** start DATA PROVIDED **

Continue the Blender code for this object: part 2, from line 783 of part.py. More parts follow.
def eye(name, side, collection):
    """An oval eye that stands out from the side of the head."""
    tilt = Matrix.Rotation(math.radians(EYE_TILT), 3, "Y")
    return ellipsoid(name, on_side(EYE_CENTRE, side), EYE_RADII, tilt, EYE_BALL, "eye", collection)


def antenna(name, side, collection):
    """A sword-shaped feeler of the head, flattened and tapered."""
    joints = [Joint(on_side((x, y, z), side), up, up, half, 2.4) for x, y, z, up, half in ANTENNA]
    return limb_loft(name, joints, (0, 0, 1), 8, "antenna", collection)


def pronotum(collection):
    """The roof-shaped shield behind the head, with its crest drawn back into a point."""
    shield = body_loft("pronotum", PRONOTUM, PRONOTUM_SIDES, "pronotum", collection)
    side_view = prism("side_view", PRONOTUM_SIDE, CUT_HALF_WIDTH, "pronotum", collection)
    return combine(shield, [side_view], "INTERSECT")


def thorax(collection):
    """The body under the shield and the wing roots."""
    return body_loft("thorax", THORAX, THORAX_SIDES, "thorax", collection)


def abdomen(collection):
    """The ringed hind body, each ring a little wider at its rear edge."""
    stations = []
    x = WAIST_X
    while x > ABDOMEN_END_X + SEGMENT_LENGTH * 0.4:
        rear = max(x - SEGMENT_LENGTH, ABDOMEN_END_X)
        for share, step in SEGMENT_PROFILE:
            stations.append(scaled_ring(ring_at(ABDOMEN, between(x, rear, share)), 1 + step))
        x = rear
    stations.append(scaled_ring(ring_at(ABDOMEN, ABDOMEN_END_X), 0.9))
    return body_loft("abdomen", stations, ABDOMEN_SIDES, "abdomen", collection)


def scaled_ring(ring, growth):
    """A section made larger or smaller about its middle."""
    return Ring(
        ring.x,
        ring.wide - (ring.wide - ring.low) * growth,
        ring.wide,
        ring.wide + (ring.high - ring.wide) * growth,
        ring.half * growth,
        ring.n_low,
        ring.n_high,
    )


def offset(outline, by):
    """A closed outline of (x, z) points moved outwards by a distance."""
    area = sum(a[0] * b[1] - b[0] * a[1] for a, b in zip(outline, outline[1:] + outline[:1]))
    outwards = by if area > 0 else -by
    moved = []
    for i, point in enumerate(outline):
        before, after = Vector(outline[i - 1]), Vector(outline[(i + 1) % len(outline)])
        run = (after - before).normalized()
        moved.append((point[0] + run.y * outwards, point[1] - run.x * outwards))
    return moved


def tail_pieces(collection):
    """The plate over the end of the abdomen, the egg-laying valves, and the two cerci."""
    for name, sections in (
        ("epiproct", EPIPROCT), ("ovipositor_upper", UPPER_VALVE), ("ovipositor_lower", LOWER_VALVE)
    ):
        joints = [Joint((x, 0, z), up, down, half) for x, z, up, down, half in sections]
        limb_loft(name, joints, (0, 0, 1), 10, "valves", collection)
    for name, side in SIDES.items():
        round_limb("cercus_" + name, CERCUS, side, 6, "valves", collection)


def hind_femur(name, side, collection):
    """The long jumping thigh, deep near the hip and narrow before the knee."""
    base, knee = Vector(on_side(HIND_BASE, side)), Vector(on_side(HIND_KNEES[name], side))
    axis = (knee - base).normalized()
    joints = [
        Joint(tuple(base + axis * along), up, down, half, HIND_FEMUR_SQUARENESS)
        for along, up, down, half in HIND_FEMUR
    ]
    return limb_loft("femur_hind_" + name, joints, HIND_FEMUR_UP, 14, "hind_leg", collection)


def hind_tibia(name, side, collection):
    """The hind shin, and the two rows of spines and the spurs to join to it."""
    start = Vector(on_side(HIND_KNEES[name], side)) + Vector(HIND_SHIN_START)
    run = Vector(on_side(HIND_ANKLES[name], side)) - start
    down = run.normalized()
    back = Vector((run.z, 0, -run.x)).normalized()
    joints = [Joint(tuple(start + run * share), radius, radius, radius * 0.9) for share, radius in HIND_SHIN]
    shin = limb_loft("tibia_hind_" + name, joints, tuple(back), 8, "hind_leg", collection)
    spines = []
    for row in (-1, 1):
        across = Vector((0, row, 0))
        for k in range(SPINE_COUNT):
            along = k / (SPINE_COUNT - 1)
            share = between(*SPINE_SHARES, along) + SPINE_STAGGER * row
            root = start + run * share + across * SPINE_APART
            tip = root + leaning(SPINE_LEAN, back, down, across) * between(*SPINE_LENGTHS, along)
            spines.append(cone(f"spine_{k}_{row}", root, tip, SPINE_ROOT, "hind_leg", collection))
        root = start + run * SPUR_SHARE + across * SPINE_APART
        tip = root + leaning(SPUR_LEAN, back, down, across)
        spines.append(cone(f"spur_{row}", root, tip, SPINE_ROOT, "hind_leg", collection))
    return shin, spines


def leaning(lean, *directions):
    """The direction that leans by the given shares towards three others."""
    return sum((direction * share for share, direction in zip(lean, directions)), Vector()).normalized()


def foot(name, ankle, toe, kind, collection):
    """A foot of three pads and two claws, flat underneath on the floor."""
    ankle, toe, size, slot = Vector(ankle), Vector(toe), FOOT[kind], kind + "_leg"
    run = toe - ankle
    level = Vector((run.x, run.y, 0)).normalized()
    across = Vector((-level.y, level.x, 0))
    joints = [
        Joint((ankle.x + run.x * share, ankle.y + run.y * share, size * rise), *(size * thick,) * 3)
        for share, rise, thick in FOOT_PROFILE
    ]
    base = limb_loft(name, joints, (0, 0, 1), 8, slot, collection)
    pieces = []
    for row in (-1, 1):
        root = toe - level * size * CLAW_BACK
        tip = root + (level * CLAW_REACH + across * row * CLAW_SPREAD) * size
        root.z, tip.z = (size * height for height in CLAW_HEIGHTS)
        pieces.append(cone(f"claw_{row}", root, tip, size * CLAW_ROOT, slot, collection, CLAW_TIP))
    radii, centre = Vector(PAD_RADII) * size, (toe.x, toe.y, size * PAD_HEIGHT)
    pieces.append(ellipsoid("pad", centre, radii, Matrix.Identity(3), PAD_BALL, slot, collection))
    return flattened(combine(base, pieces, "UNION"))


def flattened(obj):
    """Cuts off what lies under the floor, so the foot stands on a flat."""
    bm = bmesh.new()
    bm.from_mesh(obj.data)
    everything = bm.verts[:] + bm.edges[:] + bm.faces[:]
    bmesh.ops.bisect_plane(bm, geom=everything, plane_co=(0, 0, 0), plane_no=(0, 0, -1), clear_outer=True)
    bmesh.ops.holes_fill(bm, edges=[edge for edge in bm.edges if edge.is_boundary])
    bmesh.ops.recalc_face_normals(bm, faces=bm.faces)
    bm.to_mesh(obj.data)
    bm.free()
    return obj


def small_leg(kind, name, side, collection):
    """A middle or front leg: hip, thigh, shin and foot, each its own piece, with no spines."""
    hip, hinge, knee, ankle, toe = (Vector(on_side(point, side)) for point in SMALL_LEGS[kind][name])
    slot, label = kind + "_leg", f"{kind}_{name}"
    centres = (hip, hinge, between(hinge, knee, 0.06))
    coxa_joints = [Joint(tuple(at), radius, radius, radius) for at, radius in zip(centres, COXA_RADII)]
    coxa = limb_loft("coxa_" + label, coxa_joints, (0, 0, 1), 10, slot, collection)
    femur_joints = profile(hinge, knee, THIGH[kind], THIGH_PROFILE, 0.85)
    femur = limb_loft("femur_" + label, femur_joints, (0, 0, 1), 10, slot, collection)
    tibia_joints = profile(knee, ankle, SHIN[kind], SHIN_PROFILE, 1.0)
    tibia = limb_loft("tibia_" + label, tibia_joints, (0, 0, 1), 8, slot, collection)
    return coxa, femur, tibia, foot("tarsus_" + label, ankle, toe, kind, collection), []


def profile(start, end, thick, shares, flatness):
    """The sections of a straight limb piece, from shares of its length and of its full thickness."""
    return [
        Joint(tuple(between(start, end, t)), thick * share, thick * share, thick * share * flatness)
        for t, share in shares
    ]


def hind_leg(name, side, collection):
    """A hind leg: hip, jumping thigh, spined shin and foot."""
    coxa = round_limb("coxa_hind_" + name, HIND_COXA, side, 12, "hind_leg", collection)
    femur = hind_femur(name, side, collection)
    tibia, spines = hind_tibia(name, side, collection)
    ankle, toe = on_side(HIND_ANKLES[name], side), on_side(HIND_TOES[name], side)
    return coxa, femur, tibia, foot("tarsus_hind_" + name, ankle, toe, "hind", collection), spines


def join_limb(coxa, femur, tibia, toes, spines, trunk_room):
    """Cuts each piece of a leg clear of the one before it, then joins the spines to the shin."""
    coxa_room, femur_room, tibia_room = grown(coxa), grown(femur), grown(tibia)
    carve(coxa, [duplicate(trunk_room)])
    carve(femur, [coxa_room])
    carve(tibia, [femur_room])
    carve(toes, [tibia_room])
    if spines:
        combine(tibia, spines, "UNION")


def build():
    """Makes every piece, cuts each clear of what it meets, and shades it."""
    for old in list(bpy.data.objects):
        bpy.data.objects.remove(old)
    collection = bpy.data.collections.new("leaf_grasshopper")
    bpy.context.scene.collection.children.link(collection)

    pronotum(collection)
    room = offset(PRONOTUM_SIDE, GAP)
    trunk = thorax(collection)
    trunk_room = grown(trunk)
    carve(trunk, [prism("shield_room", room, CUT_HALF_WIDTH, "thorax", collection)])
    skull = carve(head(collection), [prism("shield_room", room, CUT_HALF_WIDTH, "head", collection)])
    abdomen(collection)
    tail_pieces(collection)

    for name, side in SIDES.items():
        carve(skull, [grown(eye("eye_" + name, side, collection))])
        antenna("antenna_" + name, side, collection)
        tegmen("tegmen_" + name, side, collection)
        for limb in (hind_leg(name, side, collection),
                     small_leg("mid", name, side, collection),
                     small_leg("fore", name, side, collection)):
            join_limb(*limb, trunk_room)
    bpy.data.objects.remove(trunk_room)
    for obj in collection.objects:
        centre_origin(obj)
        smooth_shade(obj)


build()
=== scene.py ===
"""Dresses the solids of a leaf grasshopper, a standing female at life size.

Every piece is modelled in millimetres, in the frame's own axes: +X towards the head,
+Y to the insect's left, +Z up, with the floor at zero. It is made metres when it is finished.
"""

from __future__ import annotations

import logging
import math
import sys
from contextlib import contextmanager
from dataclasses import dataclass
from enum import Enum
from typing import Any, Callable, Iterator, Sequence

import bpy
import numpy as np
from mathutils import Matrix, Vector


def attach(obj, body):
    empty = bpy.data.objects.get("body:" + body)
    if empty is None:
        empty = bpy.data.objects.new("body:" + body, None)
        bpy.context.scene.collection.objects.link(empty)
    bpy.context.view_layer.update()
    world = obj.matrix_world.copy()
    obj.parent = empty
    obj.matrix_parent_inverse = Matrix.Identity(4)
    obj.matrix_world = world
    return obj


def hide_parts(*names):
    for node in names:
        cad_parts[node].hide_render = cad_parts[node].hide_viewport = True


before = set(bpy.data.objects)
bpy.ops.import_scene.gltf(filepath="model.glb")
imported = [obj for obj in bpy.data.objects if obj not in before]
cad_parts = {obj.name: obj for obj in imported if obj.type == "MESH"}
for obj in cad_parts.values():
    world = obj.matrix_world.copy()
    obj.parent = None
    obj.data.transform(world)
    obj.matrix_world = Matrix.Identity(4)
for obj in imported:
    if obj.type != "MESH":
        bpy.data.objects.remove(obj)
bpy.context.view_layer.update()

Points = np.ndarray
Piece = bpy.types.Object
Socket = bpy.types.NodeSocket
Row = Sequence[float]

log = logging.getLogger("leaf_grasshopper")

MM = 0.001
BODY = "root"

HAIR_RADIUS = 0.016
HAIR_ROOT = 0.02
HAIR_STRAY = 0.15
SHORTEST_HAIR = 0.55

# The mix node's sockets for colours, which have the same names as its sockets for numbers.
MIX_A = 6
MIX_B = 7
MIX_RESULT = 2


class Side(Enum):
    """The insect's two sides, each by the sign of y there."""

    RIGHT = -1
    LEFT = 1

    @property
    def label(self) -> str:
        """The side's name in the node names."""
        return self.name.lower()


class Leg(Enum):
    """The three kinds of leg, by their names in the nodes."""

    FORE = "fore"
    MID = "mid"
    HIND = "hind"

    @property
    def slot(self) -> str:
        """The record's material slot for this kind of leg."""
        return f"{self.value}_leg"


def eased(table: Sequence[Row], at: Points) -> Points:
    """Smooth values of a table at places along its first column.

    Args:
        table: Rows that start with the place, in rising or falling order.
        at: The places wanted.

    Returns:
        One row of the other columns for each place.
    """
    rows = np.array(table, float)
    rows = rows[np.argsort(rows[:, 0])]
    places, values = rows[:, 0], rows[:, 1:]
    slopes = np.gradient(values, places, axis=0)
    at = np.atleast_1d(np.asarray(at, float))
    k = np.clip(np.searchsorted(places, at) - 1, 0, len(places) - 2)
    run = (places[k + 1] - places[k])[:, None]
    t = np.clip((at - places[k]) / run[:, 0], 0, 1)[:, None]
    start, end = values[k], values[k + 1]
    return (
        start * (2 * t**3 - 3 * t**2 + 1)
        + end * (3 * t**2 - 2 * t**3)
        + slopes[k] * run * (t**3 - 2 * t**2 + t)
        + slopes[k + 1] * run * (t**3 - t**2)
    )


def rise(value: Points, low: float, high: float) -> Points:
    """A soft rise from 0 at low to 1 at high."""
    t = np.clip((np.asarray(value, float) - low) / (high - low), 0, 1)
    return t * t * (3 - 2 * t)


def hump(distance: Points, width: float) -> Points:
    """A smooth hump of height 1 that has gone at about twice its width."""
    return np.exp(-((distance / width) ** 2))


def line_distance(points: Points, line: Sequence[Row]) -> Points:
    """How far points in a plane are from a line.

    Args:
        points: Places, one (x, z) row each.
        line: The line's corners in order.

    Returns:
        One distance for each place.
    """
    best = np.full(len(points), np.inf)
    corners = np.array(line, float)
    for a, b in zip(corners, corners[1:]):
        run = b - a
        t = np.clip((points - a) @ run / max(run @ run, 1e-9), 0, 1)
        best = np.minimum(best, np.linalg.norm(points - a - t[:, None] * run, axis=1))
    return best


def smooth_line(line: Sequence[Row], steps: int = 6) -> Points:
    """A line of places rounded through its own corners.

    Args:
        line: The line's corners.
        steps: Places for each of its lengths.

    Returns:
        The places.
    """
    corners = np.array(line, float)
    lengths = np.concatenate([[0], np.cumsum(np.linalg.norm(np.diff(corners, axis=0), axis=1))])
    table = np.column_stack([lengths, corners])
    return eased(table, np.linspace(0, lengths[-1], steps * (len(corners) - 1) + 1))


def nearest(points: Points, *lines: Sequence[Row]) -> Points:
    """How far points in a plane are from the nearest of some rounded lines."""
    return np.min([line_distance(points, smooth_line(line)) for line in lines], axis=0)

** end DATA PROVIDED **

YOUR INSTRUCTIONS –
In the material above, tally every line with the string "None" in it, then give that number alone.

IN RESPONSE –
6